FLAKE: I think that it. Only one - one phenomenon that is really troubling in all of this that I thought quite a bit about lately is that Republicans - well, I mean elected officials in general - you know, we're changing what it means to be an elected official in a representative government in that I mean that many of my colleagues will say they are simply - in going along with these conspiracy theories or buying into the big lie, that they are just representing their constituents and that that's somehow noble of them when that really runs against what representative government is supposed to be. And that's just been a cop-out for people in my party. Too many on Capitol Hill will say they're representing their constituents when they ought to tell their constituents, you're wrong. There are many examples of that. And that's a big problem when you have too many party people willing to indulge their constituents if their constituents truly believe that, when in truth, they simply reinforce these beliefs.
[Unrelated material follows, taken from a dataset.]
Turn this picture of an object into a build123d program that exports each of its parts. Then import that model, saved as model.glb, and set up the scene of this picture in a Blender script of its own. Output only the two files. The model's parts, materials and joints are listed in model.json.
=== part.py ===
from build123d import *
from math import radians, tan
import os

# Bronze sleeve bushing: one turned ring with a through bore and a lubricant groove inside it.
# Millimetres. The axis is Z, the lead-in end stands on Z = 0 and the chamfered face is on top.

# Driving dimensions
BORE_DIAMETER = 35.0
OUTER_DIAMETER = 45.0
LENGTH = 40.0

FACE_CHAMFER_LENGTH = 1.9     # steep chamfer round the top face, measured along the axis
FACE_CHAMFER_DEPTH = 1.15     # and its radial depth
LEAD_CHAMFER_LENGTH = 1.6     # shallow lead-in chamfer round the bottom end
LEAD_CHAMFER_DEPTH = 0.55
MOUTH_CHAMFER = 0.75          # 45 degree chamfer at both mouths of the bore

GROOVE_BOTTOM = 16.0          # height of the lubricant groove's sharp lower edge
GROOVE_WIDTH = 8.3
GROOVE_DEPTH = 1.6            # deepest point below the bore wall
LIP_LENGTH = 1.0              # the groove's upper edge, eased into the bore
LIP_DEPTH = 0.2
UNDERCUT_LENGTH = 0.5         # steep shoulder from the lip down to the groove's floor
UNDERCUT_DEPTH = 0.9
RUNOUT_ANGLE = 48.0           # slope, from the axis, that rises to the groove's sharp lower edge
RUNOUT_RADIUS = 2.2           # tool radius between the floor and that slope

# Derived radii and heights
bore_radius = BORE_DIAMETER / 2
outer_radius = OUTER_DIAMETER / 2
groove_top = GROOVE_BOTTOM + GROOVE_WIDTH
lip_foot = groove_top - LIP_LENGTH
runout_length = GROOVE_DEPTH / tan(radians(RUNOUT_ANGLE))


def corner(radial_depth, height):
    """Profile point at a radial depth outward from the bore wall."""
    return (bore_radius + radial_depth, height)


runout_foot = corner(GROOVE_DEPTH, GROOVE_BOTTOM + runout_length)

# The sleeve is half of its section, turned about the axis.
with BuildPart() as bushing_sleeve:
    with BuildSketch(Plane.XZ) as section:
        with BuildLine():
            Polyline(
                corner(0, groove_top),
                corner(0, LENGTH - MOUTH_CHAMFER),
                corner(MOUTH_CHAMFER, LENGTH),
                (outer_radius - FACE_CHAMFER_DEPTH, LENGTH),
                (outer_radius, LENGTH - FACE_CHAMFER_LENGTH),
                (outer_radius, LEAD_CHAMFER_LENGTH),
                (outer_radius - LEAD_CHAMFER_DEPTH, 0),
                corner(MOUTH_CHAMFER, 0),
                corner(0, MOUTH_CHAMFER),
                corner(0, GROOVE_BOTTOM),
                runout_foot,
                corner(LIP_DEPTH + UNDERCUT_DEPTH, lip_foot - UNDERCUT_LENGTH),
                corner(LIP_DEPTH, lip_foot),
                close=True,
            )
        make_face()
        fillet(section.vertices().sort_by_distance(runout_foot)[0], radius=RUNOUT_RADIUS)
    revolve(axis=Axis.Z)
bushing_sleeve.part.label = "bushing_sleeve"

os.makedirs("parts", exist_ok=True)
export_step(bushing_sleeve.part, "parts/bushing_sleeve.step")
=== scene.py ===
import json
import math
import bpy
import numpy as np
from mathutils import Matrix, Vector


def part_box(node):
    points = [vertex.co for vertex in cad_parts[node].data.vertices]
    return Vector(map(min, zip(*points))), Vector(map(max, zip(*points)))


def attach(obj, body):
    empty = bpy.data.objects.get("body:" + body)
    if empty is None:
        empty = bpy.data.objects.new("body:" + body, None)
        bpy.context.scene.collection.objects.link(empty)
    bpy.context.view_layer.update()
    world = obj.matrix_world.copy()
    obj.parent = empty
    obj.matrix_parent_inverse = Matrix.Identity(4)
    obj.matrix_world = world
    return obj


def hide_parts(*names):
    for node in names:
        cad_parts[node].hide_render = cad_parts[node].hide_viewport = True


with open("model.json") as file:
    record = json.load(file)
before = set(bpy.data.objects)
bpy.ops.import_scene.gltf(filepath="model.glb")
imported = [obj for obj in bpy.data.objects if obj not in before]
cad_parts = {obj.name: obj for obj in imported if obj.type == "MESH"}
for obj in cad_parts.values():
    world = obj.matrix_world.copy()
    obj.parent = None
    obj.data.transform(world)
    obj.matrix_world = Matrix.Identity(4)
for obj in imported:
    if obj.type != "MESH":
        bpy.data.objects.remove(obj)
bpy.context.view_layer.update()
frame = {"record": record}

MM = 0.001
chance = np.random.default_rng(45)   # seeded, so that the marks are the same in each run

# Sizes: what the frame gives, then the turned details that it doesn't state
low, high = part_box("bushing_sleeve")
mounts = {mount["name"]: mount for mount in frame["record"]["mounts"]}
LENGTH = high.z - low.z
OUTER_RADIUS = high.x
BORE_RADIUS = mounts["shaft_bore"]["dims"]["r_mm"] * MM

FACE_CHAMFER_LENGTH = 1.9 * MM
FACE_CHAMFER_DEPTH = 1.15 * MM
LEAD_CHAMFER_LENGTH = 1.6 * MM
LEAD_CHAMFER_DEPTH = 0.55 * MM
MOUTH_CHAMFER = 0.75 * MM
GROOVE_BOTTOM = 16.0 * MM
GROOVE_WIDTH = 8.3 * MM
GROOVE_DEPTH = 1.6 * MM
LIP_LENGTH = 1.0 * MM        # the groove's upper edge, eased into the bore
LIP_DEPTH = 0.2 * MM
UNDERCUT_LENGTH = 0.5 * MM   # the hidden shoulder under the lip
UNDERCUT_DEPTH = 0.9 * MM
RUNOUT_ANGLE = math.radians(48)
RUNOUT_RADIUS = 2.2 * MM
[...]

INSKEEP: And I guess we should clarify they're not necessarily indulging the majority of their constituents. They're indulging the few who are most active and most likely to vote in a primary.
FLAKE: That's exactly right. And I think that, you know, that explains a lot of what Donald Trump was doing with the seminal lie of his candidacy that Barack Obama wasn't born in the country. I don't believe that he believed that at all, but he knew that some people did. And he was willing to use that and indulge his constituents. You know, we have, you know, not a pure democracy. We have a representative democracy. And if you're an elected official, you have a responsibility to stand for truth as you know it. And we have too few elected officials willing to do that.
MARTIN: That was former Senator Jeff Flake talking with Steve Inskeep.